Narrow-AI systems are much better
than humans at accessing information stored in complex databases, but
their capabilities exclude creative thought. If you asked Siri to find
the perfect gift for your mother for Valentine’s Day, she might make a
snarky comment but couldn’t venture an educated guess. If you asked her
to write your term paper on the Napoleonic Wars, she couldn’t help. That
is where the human element comes in and where the opportunities are for
us to benefit from AI — and stay employed.
In his book “Deep
Thinking: Where Machine Intelligence Ends and Human Creativity Begins,”
chess grandmaster Garry Kasparov tells of his shock and anger at being
defeated by IBM’s Deep Blue supercomputer in 1997. He acknowledges that
he is a sore loser but was clearly traumatised by having a machine
outsmart him. He was aware of the evolution of the technology but never
believed it would beat him at his own game. After coming to grips with
his defeat, 20 years later, he says fail-safes are required … but so is
courage.
Kasparov wrote: “When I sat across from Deep Blue twenty
years ago I sensed something new, something unsettling. Perhaps you will
experience a similar feeling the first time you ride in a driverless
car, or the first time your new computer boss issues an order at work.
We must face these fears in order to get the most out of our technology
and to get the most out of ourselves. Intelligent machines will continue
that process, taking over the more menial aspects of cognition and
elevating our mental lives toward creativity, curiosity, beauty, and
joy. These are what truly make us human, not any particular activity or
skill like swinging a hammer — or even playing chess.”
In other words, we better get used to it and ride the wave.
Human
superiority over animals is based on our ability to create and use
tools. The mental capacity to make things that improved our chances of
survival led to a natural selection of better toolmakers and tool users.

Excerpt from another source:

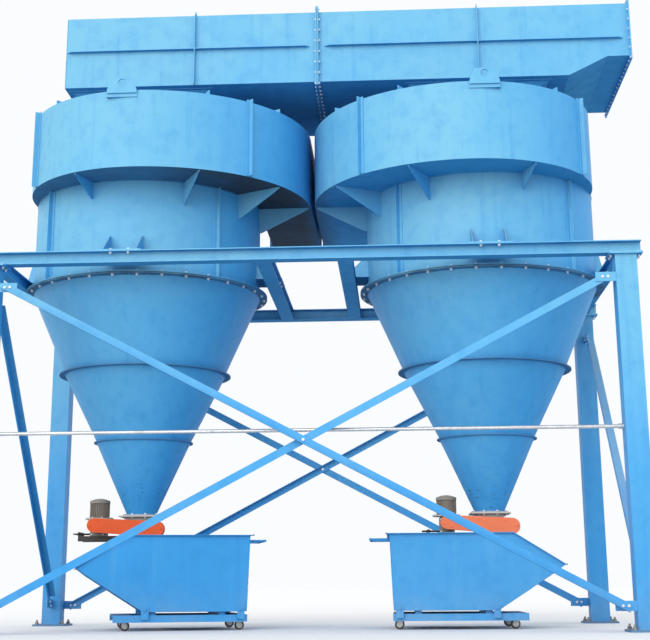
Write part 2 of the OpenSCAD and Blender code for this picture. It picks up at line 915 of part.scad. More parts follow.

Nearly everything a human does involve technology. For adding numbers,
we used abacuses and mechanical calculators and now spreadsheets. To
improve our memory, we wrote on stones, parchment and paper, and now
have disk drives and cloud storage.
AI is the next step in improving our cognitive functions and decision-making.
Think
about it: When was the last time you tried memorizing your calendar or
Rolodex or used a printed map? Just as we instinctively do everything on
our smartphones, we will rely on AI. We may have forfeited skills such
as the ability to add up the price of our groceries but we are smarter
and more productive. With the help of Google and Wikipedia, we can be
experts on any topic, and these don’t make us any dumber than
encyclopedias, phone books and librarians did.
A valid concern is
that dependence on AI may cause us to forfeit human creativity. As
Kasparov observes, the chess games on our smartphones are many times
more powerful than the supercomputers that defeated him, yet this didn’t
cause human chess players to become less capable — the opposite
happened. There are now stronger chess players all over the world, and
the game is played in a better way.
As Kasparov explains: “It used
to be that young players might acquire the style of their early
coaches. If you worked with a coach who preferred sharp openings and
speculative attacking play himself, it would influence his pupils to
play similarly. … What happens when the early influential coach is a
computer? The machine doesn’t care about style or patterns or hundreds
of years of established theory. It counts up the values of the chess
pieces, analyses a few billion moves, and counts them up again. It is
entirely free of prejudice and doctrine. … The heavy use of computers
for practice and analysis has contributed to the development of a
generation of players who are almost as free of dogma as the machines
with which they train.”
Perhaps this is the greatest benefit that
AI will bring — humanity can be free of dogma and historical bias; it
can do more intelligent decision-making. And instead of doing repetitive
data analysis and number crunching, human workers can focus on
enhancing their knowledge and being more creative.